Merah mengatakan, sanksi denda Rp 15 miliar terbilang sangat minim dibandingkan kerusakan perairan teluk seluas 7 ribu hektare. Dengan kata lain, menurutnya per hektare wilayah tercemar hanya memperoleh alokasi dana pemulihan lingkungan sebesar Rp 2,1 juta.
“Hanya senilai dengan satu buah ponsel merk China untuk kerusakan per hektare area laut,” sesalnya.
Sanksi denda ini, sambung Merah sangat kecil bagi perusahaan multinasional sektor pertambangan maupun industri migas. Tiga kali transaksi batu bara seharga kapasitas 300 feet, menurutnya sudah lebih dari cukup guna melunasi denda dijeratkan pengadilan.
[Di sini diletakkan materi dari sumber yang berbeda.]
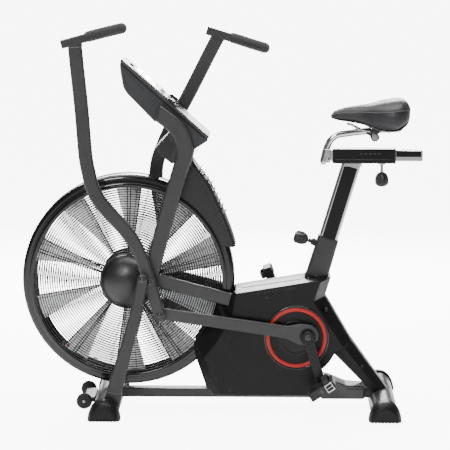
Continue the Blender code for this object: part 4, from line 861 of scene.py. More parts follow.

Sehubungan masalah ini, Merah cenderung mendorong penyidikan kejahatan korporasi mungkin sudah dilakukan perusahaan kapal, Pertamina maupun aspek pengawasan SKK Migas. Selama ini penyidikan kasusnya cenderung menyasar operator lapangan serta mengabaikan peran aktif perusahaan.
Disisi lain, Pertamina juga diminta terbuka soal pengelolaan pipa bawah airnya agar peristiwa serupa tidak terulang kembali. Pemerintah pun diminta mengurangi frekwensi pengelolaan pesisir Teluk Balikpapan seluruh aktifitas industri ekstraktif dan privatisasi.
Bulan April lalu, masyarakat dunia dihebohkan dengan tumpahan minyak serta kebakaran hebat merengut korban jiwa. Pada akhirnya terungkap ulah jeroboh kapal MV Ever Judger melego jangkar sembarangan di area zona merah.
Peristiwa tumpahan minyak berlangsung dramatis dimana mengakibatkan kebakaran hebat sepanjang perairan teluk. Bencana lingkungan ini mulai dirasakan saat ini dengan kerusakan 300 hektare hutan mangrove serta kepunahan keanekaragaman hayati setempat.